I think about productivity in terms of communication and context.
Working in a team, each person has a discipline. Team productivity can break down in communications, when members have different disciplines, different vocabularies and different ways of understanding the world. When you bring a breadth of knowledge along with deep expertise to a team, it increases productivity. That idea applies in most
corporate and entrepreneurial settings. The ability to speak other peoples’ languages, whether they are technical or creative or business-oriented, becomes important for you to be a member of the team and a leader of that environment.
Productivity of the individual is not the issue in modern society — it’s the productivity of the team, which comes down to communication, understanding and empathy.
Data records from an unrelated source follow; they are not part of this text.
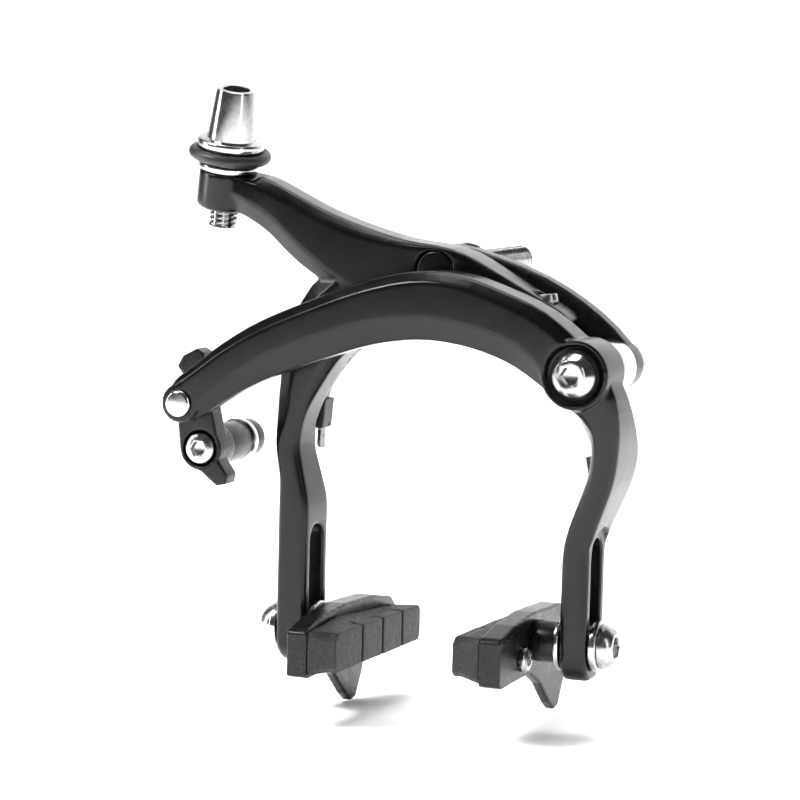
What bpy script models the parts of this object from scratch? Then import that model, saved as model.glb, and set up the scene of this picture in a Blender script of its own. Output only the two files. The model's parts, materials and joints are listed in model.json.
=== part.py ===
"""Dual-pivot rim brake caliper, built as an assembly of separate named pieces.

The brake is seen from the front of the bicycle: +X is to the right, +Y runs back into the fork,
+Z is up. The origin is on the centre bolt's axis, at the plane that seats against the fork.
All lengths are millimetres while the pieces are modelled; the last step scales them to metres.
"""

import math

import bmesh
import bpy
from mathutils import Matrix, Vector

MM = 0.001
RUNNING_GAP = 0.05

# Places of the joints, as (x, y, z).
CENTRE_PIVOT = (0.0, -12.0, 0.0)
SIDE_PIVOT = (33.3, -12.0, -17.7)
QR_PIVOT = (-48.7, -27.0, -28.0)
ANCHOR_AXIS = (-47.3, -37.6)
ADJUSTER_BASE = Vector((-47.0, -13.4, 17.9))
ADJUSTER_AXIS = Vector((0.165, -0.165, 0.972)).normalized()

# The centring screw, from its head down to the C-arm's lug.
CENTRING_SCREW_HEAD = (21.6, -13.2, -3.9)
CENTRING_SCREW_AXIS = (0.1, 0.0, -1.0)

# Depth bands, from the front of the brake to the fork.
C_ARM_FRONT = -31.0
C_ARM_BACK = -19.8
Y_ARM_FRONT = -18.6
Y_ARM_BACK = -8.5
LEG_FRONT = -18.0
LEG_BACK = -6.6
BRACKET_FRONT = -7.6
BRACKET_BACK = -2.3

# Pad bolts and the slots that let them slide.
SLOT_TRAVEL = 18.0
SLOT_HALF_WIDTH = 3.1
PAD_BOLT_Y = -12.3
BOLT_RADIUS = 2.9

# The two slotted legs: inner and outer face in |x|, reach from the centre bolt down to the pad
# bolt, and the friction face in |x| with the brake open.
LEFT_LEG = (26.3, 32.7, 73.8, 13.5)
RIGHT_LEG = (27.5, 33.0, 72.0, 10.8)

# Pad shoe, measured from the pad bolt along Y, and its layers outwards from the friction face.
SHOE_FRONT = -20.2
SHOE_REAR = 26.0
INSERT_DEPTH = 5.7
SHOE_DEPTH = 10.1

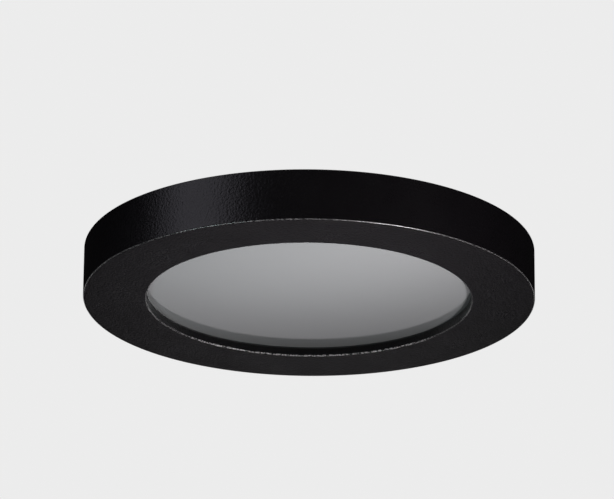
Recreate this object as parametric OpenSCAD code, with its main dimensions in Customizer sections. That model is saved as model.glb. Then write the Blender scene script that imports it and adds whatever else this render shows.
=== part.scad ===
// Surface-mounted round soffit downlight.
// The origin is the centre of the soffit plane, +Z points up into the soffit,
// and the light hangs below it and shines down. The rest pose is locked on its plate.

/* [Housing] */
// Outside diameter of the black drum
housing_d = 150; // [136:1:200]
// Height of the drum's side wall
housing_h = 17.2; // [16.5:0.1:24]
// Thickness of the drum's side wall
wall_t = 3; // [2.6:0.1:3.6]
// Thickness of the drum's lower face
face_t = 2.7; // [2:0.1:3.4]
// Radius broken on the two edges of the lower face
edge_r = 0.5; // [0.2:0.1:1]
// Number of radial ribs in the hollow round the lamp chamber
rib_count = 12; // [6:3:18]
// Thickness of a radial rib
rib_t = 1.6; // [1.2:0.1:2.4]
// Height of a radial rib above the lower face
rib_h = 6; // [3:0.5:8]

/* [Lamp chamber] */
// Metal left on each side of a screw head in the chamber's round collar
collar_land = 0.35; // [0.2:0.05:1]
// Thickness of the aluminium cover that closes the chamber
cover_t = 1.5; // [1.2:0.1:1.8]
// Thickness of the flat seal under the cover
cover_gasket_t = 0.5; // [0.4:0.1:0.9]
// Number of screws that hold the cover
cover_screw_count = 6; // [3:3:12]
// Thread diameter of a cover screw
cover_screw_d = 2.5; // [2:0.1:2.6]
// Length of a cover screw
cover_screw_l = 8; // [6:0.5:9]

/* [Lens] */
// Thickness of the frosted glass
lens_t = 3; // [2.5:0.1:4]
// Width of glass that rests on the ledge round the opening
lens_seat_w = 3; // [2.4:0.1:3.6]
// Thickness of the seal between the ledge and the glass
lens_gasket_t = 0.5; // [0.3:0.1:0.8]
// Width ground off the edges of the glass
lens_bevel = 0.4; // [0.2:0.1:0.8]

/* [Reflector] */
// Thickness of the white reflector's wall
reflector_t = 1.2; // [0.8:0.1:1.6]
// How far the reflector leans in from the glass to the board
reflector_lean = 8.5; // [7.5:0.1:9]

/* [Light board] */
// Thickness of the aluminium-core board
board_t = 1.5; // [1:0.1:1.8]
// Thickness of the heat-conducting pad behind the board
pad_t = 0.3; // [0.2:0.1:0.6]
// Radius of the inner ring of light-emitting diodes
led_inner_ring_r = 18; // [17.5:0.5:19]
// Distance from the outer ring of diodes to the reflector
led_edge_gap = 4.8; // [4:0.1:5.5]
// Number of diodes on the inner ring
led_inner_count = 8; // [6:1:12]
// Number of diodes on the middle ring
led_middle_count = 12; // [8:1:20]
// Number of diodes on the outer ring
led_outer_count = 18; // [12:1:30]
// Length of a diode along its ring
led_l = 3.5; // [2.8:0.1:3.6]
// Width of a diode across its ring
led_w = 2.8; // [2:0.1:3]
// Height of a diode
led_h = 0.7; // [0.5:0.1:1]
// Thread diameter of a board screw
board_screw_d = 3; // [2.5:0.1:3]
// Length of a board screw under its head
board_screw_l = 3; // [2.5:0.1:3.2]

/* [Mounting plate] */
// Sheet thickness of the pressed steel plate
plate_t = 1.5; // [1.2:0.1:1.8]
// Air between the plate and the chamber's cover
plate_gap = 1.1; // [0.8:0.1:1.5]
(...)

What we are doing at GA, besides building skills in people to do the work needed in today’s world, is building in people a broad perspective of the other skill sets necessary to get a job done, and the ability to work together in those teams to do so. That’s what we do both for enterprises and individuals.
I’ve had my Wharton classmates taking GA classes in Web development, not necessarily because they want to be Web developers, but because they want to speak that language, and understand it for whatever role they are taking on.